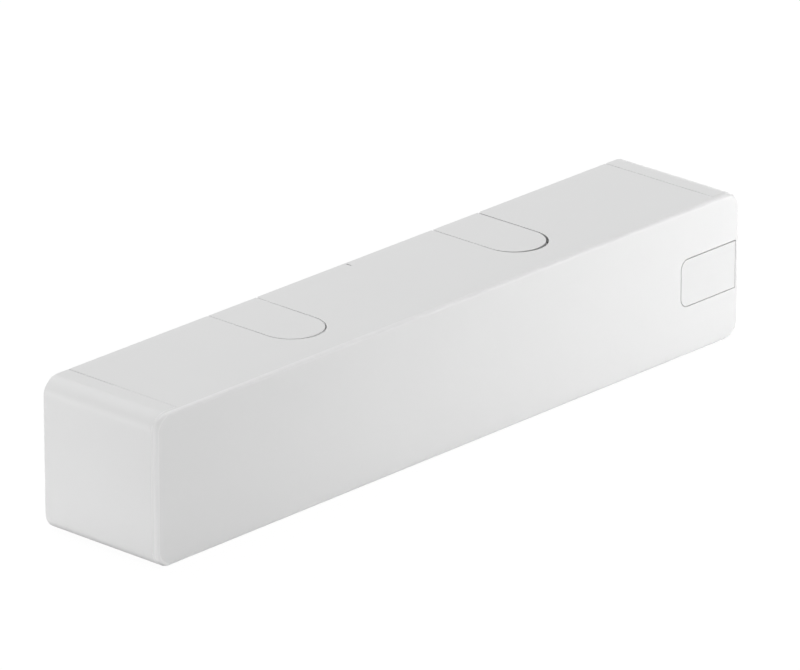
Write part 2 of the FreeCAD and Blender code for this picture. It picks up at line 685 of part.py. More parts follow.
def bearing_cap():
    """Screwed cap with a boss that reaches in and holds the bearing."""
    body = post(CAM_CHAMBER_R - THREAD_GAP, CAP_INNER_Z, HEAD_HALF_HEIGHT)
    boss = post(BOSS_R, BOSS_TO_MIDDLE, CAP_INNER_Z)
    flange = post(CAP_FLANGE_R, HEAD_HALF_HEIGHT, CAP_OUTER_Z)
    cutters = [post(BEARING_R, BOSS_TO_MIDDLE, CAP_OUTER_Z - CAP_LIP)]
    cutters.append(post(JOURNAL_R + HOLE_GAP, BOSS_TO_MIDDLE, CAP_OUTER_Z))
    for i in range(SPANNER_SLOTS):
        half = SPANNER_SLOT_WIDTH / 2
        slot = block(CAP_FLANGE_R - half, CAP_FLANGE_R + half, -half, half, HEAD_HALF_HEIGHT, CAP_OUTER_Z)
        slot.rotate(Vector(0, 0, 0), Z_AXIS, i * 360.0 / SPANNER_SLOTS)
        slot.translate(Vector(SPINDLE_X, AXIS_Y, 0))
        cutters.append(slot)
    return body.fuse([boss, flange]).cut(cutters)


def sleeve(z0, z1):
    """Ring between the journal and the cap's bore."""
    return post(BEARING_R - PIN_GAP, z0, z1).cut(post(JOURNAL_R + RUNNING_GAP, z0, z1))


def save_spindle():
    save("cam_spindle", cam_spindle())
    cap = bearing_cap()
    bearing = sleeve(BOSS_TO_MIDDLE, BOSS_TO_MIDDLE + BEARING_LENGTH)
    seal_top = CAP_OUTER_Z - CAP_LIP
    seal = sleeve(seal_top - SEAL_LENGTH, seal_top)
    save("top_bearing_cap", cap)
    save("bottom_bearing_cap", mirrored_z(cap))
    save("top_bearing", bearing)
    save("bottom_bearing", mirrored_z(bearing))
    save("shaft_seals", seal, mirrored_z(seal))


# Pistons
def forked_piston(head_length):
    """Piston on the +X side of its pin at the origin, fork towards -X."""
    r = BORE_R - RUNNING_GAP
    tail = POCKET_END + head_length
    piston = Part.makeCylinder(r, tail + FORK_NOSE, Vector(-FORK_NOSE, 0, 0), X_AXIS)
    rims = edges_at(piston, lambda p: p.x, tail) + edges_at(piston, lambda p: p.x, -FORK_NOSE)
    piston = piston.makeChamfer(PISTON_EDGE, rims)
    half = CAM_THICKNESS / 2 + FORK_GAP
    pocket = block(-FORK_NOSE, POCKET_END, -BORE_R, BORE_R, -half, half)
    pin_hole = post(ROLLER_PIN_R + PIN_GAP, -BORE_R, BORE_R, 0, 0)
    x0 = POCKET_END + head_length / 2
    return piston.cut([pocket, pin_hole, seal_ring(x0, 0.0, BORE_R)])


def seal_ring(x, gap, outer):
    """Seal in the piston's groove, or the groove itself where gap is 0."""
    width = PISTON_SEAL_WIDTH
    inner = BORE_R - RUNNING_GAP - PISTON_SEAL_DEPTH
    tube = Part.makeCylinder(outer, width - 2 * gap, Vector(x + gap, 0, 0), X_AXIS)
    return tube.cut(Part.makeCylinder(inner + gap, width, Vector(x, 0, 0), X_AXIS))


def roller_pin():
    half = BORE_R - ROLLER_PIN_INSET
    return post(ROLLER_PIN_R, -half, half, 0, 0)


def roller():
    half = ROLLER_THICKNESS / 2
    wheel = post(ROLLER_R, -half, half, 0, 0)
    wheel = wheel.cut(post(ROLLER_PIN_R + RUNNING_GAP, -half, half, 0, 0))
    rims = edges_at(wheel, lambda p: math.hypot(p.x, p.y), ROLLER_R)
    rims = [e for e in rims if not is_line_along(e, Z_AXIS)]
    return wheel.makeChamfer(PISTON_EDGE / 2, rims)


def ball_centre():
    """Ball to the start of its 45 degree seat, along the piston."""
    return (BALL_R + RUNNING_GAP) / math.cos(math.pi / 4) - BALL_HOLE_R


def ball_seat_x():
    """Start of the ball's seat, from the damper pin."""
    chamber = ball_centre() + BALL_R + BALL_LIFT + RETAINER_THICKNESS
    return POCKET_END + DAMPER_HEAD - chamber


def ball_passage():
    seat = ball_seat_x()
    cone_length = BALL_CHAMBER_R - BALL_HOLE_R
    tail = POCKET_END + DAMPER_HEAD
    hole = Part.makeCylinder(BALL_HOLE_R, seat - POCKET_END, Vector(POCKET_END, 0, 0), X_AXIS)
    cone = Part.makeCone(BALL_HOLE_R, BALL_CHAMBER_R, cone_length, Vector(seat, 0, 0), X_AXIS)
    start = Vector(seat + cone_length, 0, 0)
    chamber = Part.makeCylinder(BALL_CHAMBER_R, tail - seat - cone_length, start, X_AXIS)
    return hole.fuse([cone, chamber])


def ball_retainer():
    tail = POCKET_END + DAMPER_HEAD
    start = Vector(tail - RETAINER_THICKNESS, 0, 0)
    disc = Part.makeCylinder(BALL_CHAMBER_R - PIN_GAP, RETAINER_THICKNESS, start, X_AXIS)
    return disc.cut(Part.makeCylinder(RETAINER_HOLE_R, RETAINER_THICKNESS, start, X_AXIS))


def placed(shape, pin_x, side):
    """Shape made round a pin at the origin, set at its pin and turned to its side."""
    turned = shape if side > 0 else mirrored_x(shape)
    turned = turned.copy()
    turned.translate(Vector(pin_x, AXIS_Y, 0))
    return turned


def save_pistons():
    for name, pin_x, side, head in (("opening", OPENING_PIN_X, 1, OPENING_HEAD),
                                    ("damper", DAMPER_PIN_X, -1, DAMPER_HEAD)):
        piston = forked_piston(head)
        if name == "damper":
            piston = piston.cut(ball_passage())
        seal = seal_ring(POCKET_END + head / 2, SEAL_GAP, BORE_R - PIN_GAP)
        save(name + "_piston", placed(piston, pin_x, side))
        save(name + "_piston_seal", placed(seal, pin_x, side))
        save(name + "_roller_pin", placed(roller_pin(), pin_x, side))
        save(name + "_roller", placed(roller(), pin_x, side))
    ball = Part.makeSphere(BALL_R, Vector(ball_seat_x() + ball_centre(), 0, 0))
    save("check_ball", placed(ball, DAMPER_PIN_X, -1))
    save("check_ball_retainer", placed(ball_retainer(), DAMPER_PIN_X, -1))


# Springs and power adjustment
def spring_plate():
    x0, x1 = SPRING_PLATE_X, SPRING_PLATE_X + SPRING_PLATE_THICKNESS
    plate = rod(BORE_R - HOLE_GAP, x0, x1)
    reach = BORE_R + KEYWAY_DEPTH - KEY_GAP
    half = KEYWAY_WIDTH / 2 - KEY_GAP
    keys = block(x0, x1, AXIS_Y - reach, AXIS_Y + reach, -half, half)
    return plate.fuse(keys).cut(rod(ADJUSTER_R + RUNNING_GAP, x0, x1)).removeSplitter()


def adjusting_screw():
    end = BODY_END + PLUG_HEAD_THICKNESS + ADJUSTER_END
    shank = rod(ADJUSTER_R, ADJUSTER_X, end)
    collar_x = PLUG_FACE - SPRING_GAP
    collar = rod(ADJUSTER_COLLAR_R, collar_x - ADJUSTER_COLLAR_THICKNESS, collar_x)
    socket = hexagon(ADJUSTER_SOCKET, Vector(end, AXIS_Y, 0), -X_AXIS, ADJUSTER_SOCKET)
    return shank.fuse(collar).cut(socket)


def save_springs():
    closing_r = BORE_R - SPRING_SIDE_GAP - SPRING_WIRE_R
    damper_r = BORE_R - DAMPER_SIDE_GAP - DAMPER_WIRE_R
    save("closing_spring", coil(SPRING_WIRE_R, closing_r, SPRING_TURNS,
                                OPENING_TAIL + SPRING_GAP, SPRING_PLATE_X - SPRING_GAP))
    save("damper_spring", coil(DAMPER_WIRE_R, damper_r, DAMPER_TURNS,
                               SPRING_GAP - PLUG_FACE, DAMPER_TAIL - SPRING_GAP))
    save("spring_plate", spring_plate())
    save("adjusting_screw", adjusting_screw())


save_cover()
save_plate()
save_body()
save_spindle()
save_pistons()
save_springs()
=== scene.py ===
"""Looks for an overhead door closer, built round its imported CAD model."""
import json
import math

import bmesh
import bpy
from mathutils import Matrix, Vector


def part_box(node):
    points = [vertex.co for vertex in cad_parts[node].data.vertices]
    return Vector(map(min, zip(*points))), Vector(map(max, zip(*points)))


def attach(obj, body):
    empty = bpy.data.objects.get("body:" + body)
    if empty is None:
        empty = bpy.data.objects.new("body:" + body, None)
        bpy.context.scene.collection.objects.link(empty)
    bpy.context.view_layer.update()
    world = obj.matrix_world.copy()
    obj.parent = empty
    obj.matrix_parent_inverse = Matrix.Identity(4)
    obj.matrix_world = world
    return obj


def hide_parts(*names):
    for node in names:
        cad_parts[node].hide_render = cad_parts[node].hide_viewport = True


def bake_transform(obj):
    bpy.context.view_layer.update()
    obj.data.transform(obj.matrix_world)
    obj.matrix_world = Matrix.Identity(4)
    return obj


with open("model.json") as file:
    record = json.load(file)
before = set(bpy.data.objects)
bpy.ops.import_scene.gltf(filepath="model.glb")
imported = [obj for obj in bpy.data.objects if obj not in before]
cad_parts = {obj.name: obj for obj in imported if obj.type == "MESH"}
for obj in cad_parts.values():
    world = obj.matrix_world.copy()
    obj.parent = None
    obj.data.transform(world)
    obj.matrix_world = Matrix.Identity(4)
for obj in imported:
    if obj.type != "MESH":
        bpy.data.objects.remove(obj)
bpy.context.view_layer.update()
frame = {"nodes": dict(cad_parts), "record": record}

MM = 0.001

# Cover sizes in millimetres, the same as in the CAD model
HALF_LENGTH = 168.5
HALF_HEIGHT = 31.4
DEPTH = 60.0
WALL = 2.5
CORNER_R = 7.4                      # the four corners of the front view
FRONT_R = 1.8                       # rounding round the front face
INNER_HALF_HEIGHT = HALF_HEIGHT - WALL
END_WIDTH = 13.7                    # how far an end cap reaches along the top and bottom
LAP_LENGTH, LAP_THICKNESS = 4.0, 1.2
LAP_GAP = 0.1                       # laps and lips to the inside of the top and bottom
LAP_FRONT_GAP = 0.3                 # laps to the inside of the front
SLOT_X = 64.3
SLOT_Y = -32.2                      # middle of a slot's round end, in line with the cylinder bore
SLOT_HALF_WIDTH = 13.5
SLOT_MOUTH_R = 1.4
TONGUE_LIP = 1.6                    # under the cover beyond the slot's edge
TONGUE_LIP_THICKNESS = 1.2
BADGE_LEFT, BADGE_RIGHT, BADGE_HALF_HEIGHT = 133.3, 166.1, 10.0
BADGE_THICKNESS = 0.8
BADGE_CORNER_R = 4.0

# Fits and roundings in millimetres, as the photo shows them, made only here
END_SEAM = {-1: 0.19, 1: 0.22}      # left and right
SEAM_SHUT = 0.04                    # what is left of the seam at the front
SEAM_NARROWS = {-1: (-16.0, -36.0), 1: (-47.5, -57.5)}  # from and to, along Y
TONGUE_GAP = {"left": 0.36, "right": 0.42}
TONGUE_NOSE_GAP = {"left": 0.45, "right": 0.8}          # further gap at the round end
TONGUE_BACK_GAP = {"left": 0.12, "right": 0.42}
TONGUE_SHIFT = {"left": 0.0, "right": -0.1}             # towards the left end
TONGUE_BACK_INSET = 0.1
TONGUE_NOSE_LIP = {"left": 1.6, "right": 0.0}
LAP_BACK_INSET = 0.02
LAP_OVERLAP = 0.05                  # lap's root in the end cap's wall
BADGE_GAP = 0.3
MARK_WIDTH, MARK_LENGTH, MARK_DEPTH, MARK_INSET = 0.8, 2.6, 0.6, 0.9
EDGE = 0.22                         # rounding of the moulded edges
FINE_EDGE = 0.12                    # rounding of the badge and the clips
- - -
### Given problem
Return, unchanged, the run of lines above that opens with the line containing "damper_r = BORE_R" and closes with the line containing "obj.matrix_world = world". Include both.

### Exercise output
    damper_r = BORE_R - DAMPER_SIDE_GAP - DAMPER_WIRE_R
    save("closing_spring", coil(SPRING_WIRE_R, closing_r, SPRING_TURNS,
                                OPENING_TAIL + SPRING_GAP, SPRING_PLATE_X - SPRING_GAP))
    save("damper_spring", coil(DAMPER_WIRE_R, damper_r, DAMPER_TURNS,
                               SPRING_GAP - PLUG_FACE, DAMPER_TAIL - SPRING_GAP))
    save("spring_plate", spring_plate())
    save("adjusting_screw", adjusting_screw())


save_cover()
save_plate()
save_body()
save_spindle()
save_pistons()
save_springs()
=== scene.py ===
"""Looks for an overhead door closer, built round its imported CAD model."""
import json
import math

import bmesh
import bpy
from mathutils import Matrix, Vector


def part_box(node):
    points = [vertex.co for vertex in cad_parts[node].data.vertices]
    return Vector(map(min, zip(*points))), Vector(map(max, zip(*points)))


def attach(obj, body):
    empty = bpy.data.objects.get("body:" + body)
    if empty is None:
        empty = bpy.data.objects.new("body:" + body, None)
        bpy.context.scene.collection.objects.link(empty)
    bpy.context.view_layer.update()
    world = obj.matrix_world.copy()
    obj.parent = empty
    obj.matrix_parent_inverse = Matrix.Identity(4)
    obj.matrix_world = world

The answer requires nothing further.